Opt-Outs and Recoupment

Justice McGee Brown wanted to make very sure that there was an opportunity for recoupment here. If the plaintiffs were successful in their allegations of breach of fiduciary duty, Sam M would be required to repay the advanced expenses?(answer: yes)

She later commented that the real issue wasn’t that the law was bad, but that when the corporation drew up its articles of incorporation, it failed to take advantage of the advancement opt-out provision

 Justice Stratton also noted that there were already protections in the statute—a company could opt out of the advancement requirements through its own articles of incorporation, and could demand re-payment from a director later found to have committed malfeasance.

 Officer or Director?

Justice O’Donnell asked if it was fair to raise the argument—that Sam M was acting as an officer, not a director when he usurped the corporate opportunity —for the first time on appeal.  Should the Court even consider this argument? He asked what evidence was in record support to support the contention that Sam M’s actions were taken as an officer and not as director.

 Has the Breach of Fiduciary Duty Question Even Been Resolved Yet?

Justice O’Donnell asked whether, factually, there had been a determination whether Sam M had breached his fiduciary duty to the company.

 What relief do you seek?

Chief Justice O’Connor asked appellants what relief they sought if they prevailed—send the case back to the court of appeals (answer: no!—reinstate the order of the trial court requiring advancements to Sam M)

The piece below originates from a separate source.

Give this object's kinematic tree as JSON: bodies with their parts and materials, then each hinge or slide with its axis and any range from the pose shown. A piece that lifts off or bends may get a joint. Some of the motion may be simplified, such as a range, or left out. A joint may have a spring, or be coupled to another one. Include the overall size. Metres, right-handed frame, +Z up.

 How it Looks from the Bleachers

It looks like something of a rout for the appellant.  The court, probably unanimously, is likely to find that Sam M was sued as a director, that under the plain language of the statute, his attorney fees must be advanced, subject to recoupment, and that the company could have taken advantage of the opt-out provisions in its articles of incorporation, but failed to do so.